Ustazah Maharati Marfuah dalam buku Hukum Fiqih Seputar Nafkah menjelaskan ragam nafkah. Nafkah ada yang ditujukan untuk diri sendiri dan orang lain.
Nafkah kepada orang lain bisa dikembangkan menjadi tiga, yakni kepada istri, kerabat, dan benda milik. Penjabarannya sebagai berikut. Pertama adalah nafkah untuk diri sendiri. Memberi nafkah diri sendiri termasuk yang paling utama. Sebelum memberi nafkah kepada orang lain, hendaknya seorang memberikan nafkah dahulu kepada dirinya.
Kedua adalah nafkah untuk orang lain. Dalam hal ini, istri terlebih dahu lu. Para ulama menyebutkan alasan memberi nafkah kepada orang lain menjadi wajib karena tiga hal, yakni zaujiyyah (pernikahan), qarabah (kerabat), dan milkiyyah (kepemilikan).
Nafkah karena ikatan pernikahan ini adalah pemberian nafkah karena ikatan pernikahan yang sah. Bukan saja terjadi karena pernikahan yang masih utuh, tetapi juga pernikahan yang telah putus atau cerai dalam keadaan talak raj'i dan talak ba'in hamil.

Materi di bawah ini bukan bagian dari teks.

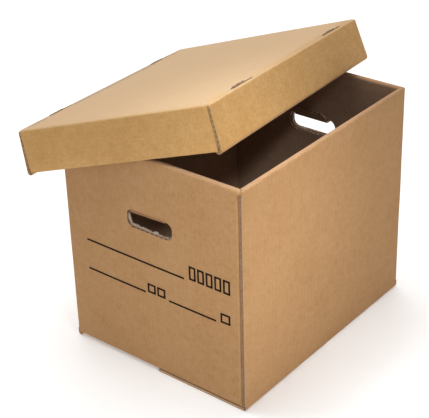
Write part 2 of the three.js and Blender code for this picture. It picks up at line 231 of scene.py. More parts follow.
def sheet_axes(tree, place, counted):
    """A point in the sheet's own axes, its x, y and z, and how far it is across the flutes."""
    turn = place.to_3x3().to_euler("XYZ")
    scene_point = add(tree, "ShaderNodeTexCoord").outputs["Object"]
    own = add(tree, "ShaderNodeMapping", {"vector_type": "TEXTURE"}, Vector=scene_point,
              Location=place.translation, Rotation=turn).outputs[0]
    xyz = add(tree, "ShaderNodeSeparateXYZ", Vector=own).outputs
    round_walls = add(tree, "ShaderNodeMath", {"operation": "ADD"}, _0=xyz[0], _1=xyz[1]).outputs[0]
    if counted == "round the walls":
        return own, xyz, round_walls
    normal = add(tree, "ShaderNodeNewGeometry").outputs["Normal"]
    own_normal = add(tree, "ShaderNodeMapping", {"vector_type": "TEXTURE"}, Vector=normal,
                     Rotation=turn).outputs[0]
    facing = add(tree, "ShaderNodeSeparateXYZ", Vector=own_normal).outputs
    if counted == "along the lid":
        turned, plain, other = facing[1], xyz[1], xyz[2]
    else:
        turned, plain, other = facing[2], round_walls, xyz[1]
    turned = add(tree, "ShaderNodeMath", {"operation": "ABSOLUTE"}, _0=turned).outputs[0]
    turned = add(tree, "ShaderNodeMath", {"operation": "GREATER_THAN"},
                 _0=turned, _1=FACES_THAT_WAY).outputs[0]
    across = add(tree, "ShaderNodeMix", {"data_type": "FLOAT"}, _0=turned, _2=plain, _3=other).outputs[0]
    return own, xyz, across


def flute_wave(tree, across, flute_mm):
    """A sine with one turn for each flute."""
    turns = add(tree, "ShaderNodeMath", {"operation": "MULTIPLY"},
                _0=across, _1=2 * math.pi / (flute_mm * MM)).outputs[0]
    return add(tree, "ShaderNodeMath", {"operation": "SINE"}, _0=turns).outputs[0]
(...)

Ulama bersepakat, kewajiban suami memberikan nafkah kepada istrinya berdasarkan ayat Alquran yang artinya sebagai berikut, Hendaklah orang yang mampu memberi nafkah (kepada istri) menurut kemampuannya.
Orang yang disempitkan rezekinya hendaklah memberi nafkah dari harta yang diberikan Allah kepadanya. Allah tidak memikulkan beban kepada seseorang melainkan sekadar apa yang Allah berikan kepadanya (QS at-Thalaq: 7).